No; not his Nembudziya. We could not believe it either when, while we were still at the district headquarters in Gokwe the man who oversses the administration of police work in Nembudziya, Supt Wilbert Mandigora, warned us about the disaster that awaited us ahead.
We thought we had heard it all before – someone alerting us during the journey that we had to be very careful in Gokwe, because the area had mosquitoes that were as big as that small bird called chidhiidhii. Or that the farming town’s inhabitants were so belligerent that dropping an axe on someone was as easy as canning a mischievous boy. It all turned out to be false.
So; how bad could Nembudziya be, we asked ourselves, thinking that the chief administrator was being hyperbolic when he said we could actually shake hands with someone inside one of the houses through the gaping crack.
But upon arrival, we all gasped, as must have the OIC when he returned to lead the station early this year – Supt Mandigora was really being economic with the truth when he said the situation was bad.

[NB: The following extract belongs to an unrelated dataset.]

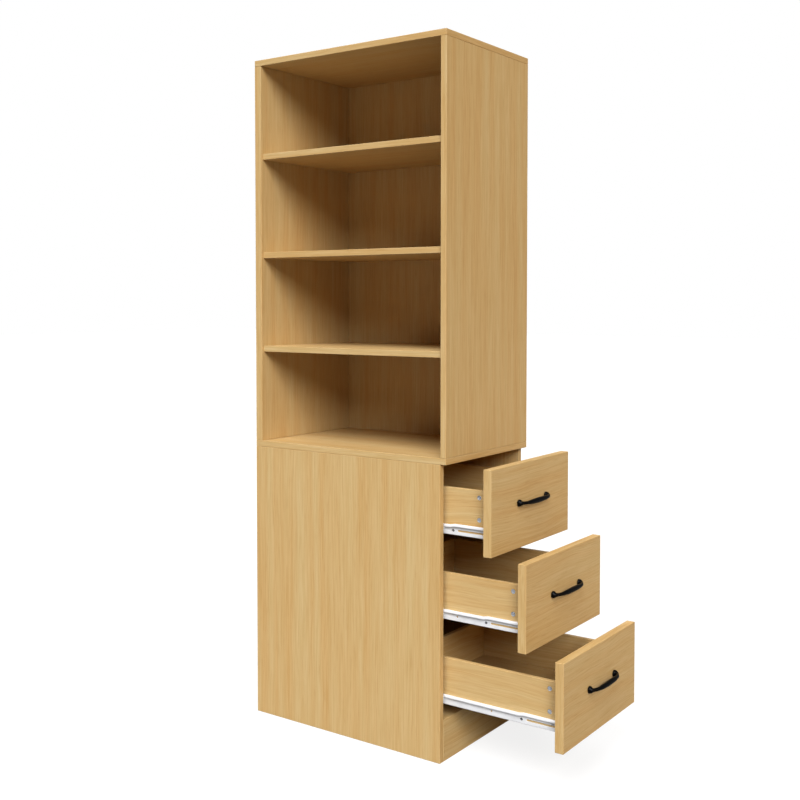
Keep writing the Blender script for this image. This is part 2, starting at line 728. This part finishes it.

He said that of course, adding that we were going to see for ourselves. What he did not say was that the canteen’s roof had to be taken down after the brick work started bisecting into two, one part sinking into the ground. Neither did he tell us that the drainage system had choked a long time ago such that ablution facilities had to be removed from the mess, and people had to revert the old Blair that we know.
With his hands on his back, the OIC shook his head as he looked at the crumpling shell he once called home sweet home.
“This is unbelievable.” He seemed to be talking to himself.
All in all, there are about thirteen abandoned buildings, including the mess and the canteen; eight of the buildings no longer have roofs. More could be on the way; our news crew could see more dismantling houses with people still in them. Even the fireplace was not spared; it is splintering right down its middle.
And standing amidst this remarkable desolation are the wooden modules; unaffected, but amazed by the chaos surrounding them. So too are the two old detention blocks. They have been here for many years; it is only natural that they had to die first.
So how come it is these new buildings that have not even seen twenty yet that are crumpling like a deck of cards? Could this be a good example of shoddy workmanship – because on all splits on the houses, there is no visible evidence that any form of reinforcement was added to the brickwork.
Many of the affected members at the station believe so; where have you ever seen a house being built without brick force (reinforcement wires, actually), they ask, waving away another theory that suggests that Nembudziya was sited on a mass grave left during the war, and that the dead – livid to be squatted upon – were fighting back.
The soil texture on which the station was built on is also said to be too soft you could have dug the foundation with bare hands. Which could explain why the canteen is sinking – it is simply too heavy for its underlying surface.
You could think that that canteen was sinking with the feelings of the station staff too. But you would be wrong – work is going on very well in Nembudziya. All they are concerned about are how to tackle the rapes, thefts and other crimes that characterise their district – so much that they were celebrating the arrest of a gang of muggers who were terrorising residents in the area. They seem oblivious to the distress surrounding them.
Besides, there was news filtering through that a new site for the station had been availed for the station; a better site as it were. Still, they were not moved – there is work to do in the Nembudziya, and there is simply no time to waste brooding about where the next roof is going to come from.